Courtesy of the Janssens

The strategy worked. They locked in a mortgage just above 3%, which is less than half what home loans are today. Though her husband got a pay bump, they're still not as far ahead as they hoped to be, especially with two kids.

 "Between the cost of living going up and the cost of medical care, we're still playing catchup," Janssen said. 

A family would have needed an average income of $58,000 to qualify for the median-priced home at the average mortgage rate in September 2021, according to the National Association of Realtors. One year later, that same family would need an income of at least $91,000 to qualify. In many metropolitan areas, a median-priced home requires an annual income of over $200,000. 

Resources for affordable housing 

Though it's not always an option to move in with parents or roommates to lower housing costs, more young Americans are doing it because of costs. Especially during the pandemic, many families moved out of cities to find cheaper housing, and some enrolled in incentivized relocation programs to receive bonuses to move. 

"It's going to take a lot of resources to fully address the housing crisis," said Saadian. To that end, the NLIHC encourages local governments to implement better zoning, land-use regulations and renter protections and also campaigns for more federal funds to build affordable housing.
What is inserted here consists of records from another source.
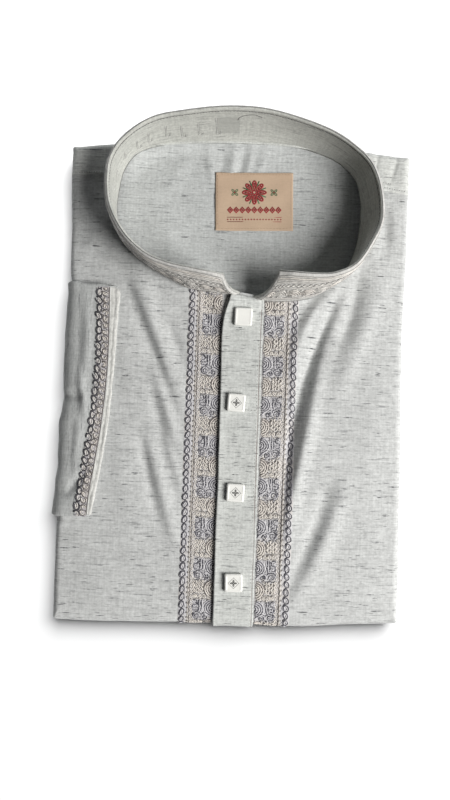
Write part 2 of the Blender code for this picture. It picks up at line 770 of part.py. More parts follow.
def main():
    for obj in list(bpy.data.objects):
        bpy.data.objects.remove(obj, do_unlink=True)
    make_stack()
    front = make_front()
    back = make_back()
    floor = neck_bowl("floor", 0.0, WALL, 0.0, "cloth_inside")
    boolean(back, "UNION", floor)
    outer = bvh_of(front, back)
    make_band("collar_outer", "embroidered", 0.2, 0.2 + COLLAR_PLY, outer)
    make_band("collar_inner", "cloth_inside", -0.2 - COLLAR_PLY, -0.2, outer)
    make_placket("placket_under", "cloth", GAP, GAP + PLACKET["under"], 1.6)
    near = 2 * GAP + PLACKET["under"]
    placket = make_placket("placket_upper", "cloth", near, near + PLACKET["upper"], 0.0)
    make_sleeve(outer)
    make_facing(outer)
    make_label(bvh_of(back))
    tree = bvh_of(placket)
    for name, x, y, turn in BUTTONS:
        make_button(name, x, y, turn, tree)


main()
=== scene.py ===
"""Looks of the folded kurta tunic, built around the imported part.

Tables and sizes are millimetres in the cutting frame: +x across the front,
+y from the foot fold to the collar, zero a little below the third button.
CENTRE moves that frame to the part's own, whose origin is under the middle of
its box. Every surface below is worked out from these tables.
"""

import math

import bpy
import numpy as np
from mathutils import Matrix, Vector


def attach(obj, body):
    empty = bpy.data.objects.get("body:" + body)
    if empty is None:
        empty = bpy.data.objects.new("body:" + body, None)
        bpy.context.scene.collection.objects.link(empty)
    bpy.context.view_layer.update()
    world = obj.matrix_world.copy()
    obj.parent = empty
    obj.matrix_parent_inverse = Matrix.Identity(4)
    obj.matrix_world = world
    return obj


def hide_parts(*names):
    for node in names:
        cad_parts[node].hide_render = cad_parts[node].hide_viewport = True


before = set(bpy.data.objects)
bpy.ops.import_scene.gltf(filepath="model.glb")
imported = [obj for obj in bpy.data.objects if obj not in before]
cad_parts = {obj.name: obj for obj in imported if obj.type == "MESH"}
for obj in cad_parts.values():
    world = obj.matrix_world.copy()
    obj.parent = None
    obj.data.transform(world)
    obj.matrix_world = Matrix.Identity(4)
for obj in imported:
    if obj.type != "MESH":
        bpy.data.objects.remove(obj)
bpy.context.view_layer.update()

MM = 0.001
CENTRE = (3.76, 19.0)
FOLD_R = 4.8
FOOT_R = 9.2
EDGE_HEIGHT = 18.8
CROWN = 1.9
NECK_FLOOR = 12.3
PI = math.pi

# ------------------------------------------------------------------- tables
# Plan of the folded body.   y       left    right
SIDES = (
    (-160.0, -114.9, 125.7), (-120.0, -115.2, 125.3), (-94.0, -115.2, 125.0),
    (-80.0, -113.4, 124.9), (-60.0, -112.0, 124.8), (-40.0, -110.6, 124.6),
    (0.0, -108.8, 124.0), (40.0, -109.4, 123.7), (70.0, -109.7, 124.4),
    (86.0, -113.0, 124.7), (110.0, -113.7, 125.2), (150.0, -115.0, 125.5),
    (177.0, -114.5, 125.4),
)
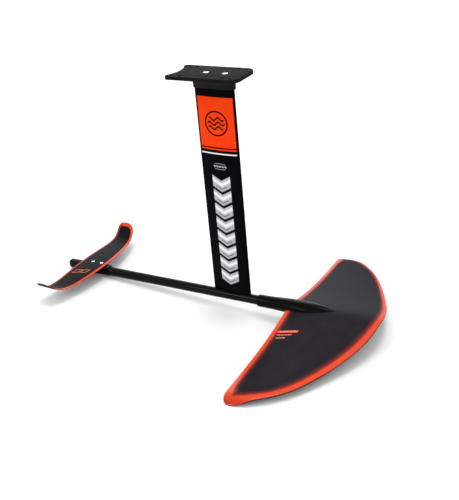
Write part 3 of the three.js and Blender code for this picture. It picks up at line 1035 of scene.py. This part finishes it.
@dataclass
class Fairing:
    """The wing's socket: a round sleeve that flares into the wing and closes in to a nose.

    The flare, the rise and the lean each hold where a change starts and ends along X, and how
    much it comes to.
    """

    radius: float = 17.2 * MM
    lip: float = 0.9 * MM
    flare: tuple[float, float, float] = (110 * MM, 240 * MM, 8 * MM)
    rise: tuple[float, float, float] = (100 * MM, 210 * MM, 4.3 * MM)
    taper_start: float = 225 * MM
    fall_start: float = 240 * MM
    fall: float = 11 * MM
    bottom_start: float = 185 * MM
    nose_end: float = 332 * MM
    nose_bottom: float = -647 * MM
    lean: tuple[float, float, float] = (180 * MM, 300 * MM, 0.3)

    def progress(self, x: np.ndarray, start: float, end: Optional[float] = None) -> np.ndarray:
        """Share of the way from a start to an end, the nose unless given, held in 0 to 1."""
        finish = self.nose_end if end is None else end
        return np.clip((x - start) / (finish - start), 0, 1)

    def half_width(self, x: np.ndarray) -> np.ndarray:
        """Half width at X: a smooth flare, times one less the share squared, to the power 0.9."""
        start, end, more = self.flare
        width = self.radius + more * ease(self.progress(x, start, end))
        return width * (1 - self.progress(x, self.taper_start) ** 2) ** 0.9

    def solid(self, start: float, axis: float) -> bpy.types.Object:
        """The closed fairing: a superellipse at each X between its bottom and its top.

        The top climbs by a smooth step and falls with the share to the power 2.2; the bottom
        rises with its share to the power 1.1.

        Args:
            start: where the sleeve's mouth is along X.
            axis: height of the fuselage's axis.

        Returns:
            The fairing.
        """
        turn = np.linspace(0, np.pi / 2, 6)
        mouth = start + self.lip * (1 - np.cos(turn))
        x = np.concatenate([mouth, np.linspace(start + self.lip, self.nose_end, 110)[1:]])
        inset = np.zeros(len(x))
        inset[:len(turn)] = self.lip * (1 - np.sin(turn))
        half = np.maximum(self.half_width(x), 0.6 * MM) - inset
        climb = self.rise[2] * ease(self.progress(x, self.rise[0], self.rise[1]))
        drop = self.fall * self.progress(x, self.fall_start) ** 2.2
        high = axis + self.radius + climb - drop - inset
        bottom = axis - self.radius
        lift = (self.nose_bottom - bottom) * self.progress(x, self.bottom_start) ** 1.1
        low = bottom + lift + inset
        power = 2 - self.lean[2] * ease(self.progress(x, self.lean[0], self.lean[1]))
        around = superellipse(turns(96, 0.5)[None], power[:, None])
        return skin("fairing", hoops(x, half, low, high, around))


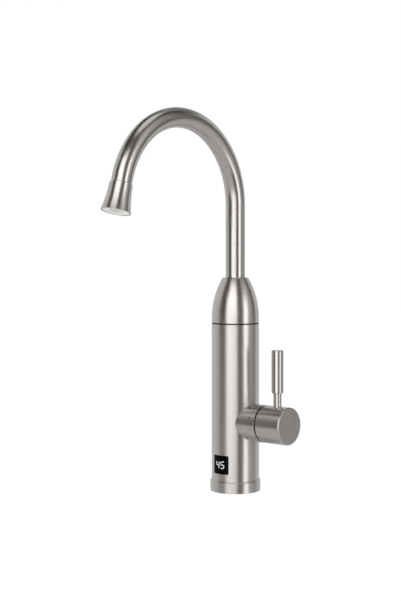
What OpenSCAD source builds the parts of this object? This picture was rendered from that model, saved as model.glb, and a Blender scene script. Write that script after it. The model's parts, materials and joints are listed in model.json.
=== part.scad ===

Much of the organization's lobbying effort focuses on getting Congress to allocate more to the National Housing Trust Fund, which would provide grants to build affordable housing, and to expand federal, state and local rental assistance to the most vulnerable populations. 

Many local housing advocates, outreach programs and legal aid organizations work to improve access to low-cost housing and to protect tenants when faced with eviction. Legal aid attorneys are incredibly important, Saadian noted, and tenants provided with legal counsel have greater odds of remaining in their residences. 

To learn about your rights or get legal counsel for a housing issue, Graetz recommends looking at state bar associations, the American Bar Association and LawHelp.org, or creating a tenants' union. The Eviction Lab at Princeton also has a sister organization called Just Shelter, which offers an interactive map that connects people to local housing-related resources.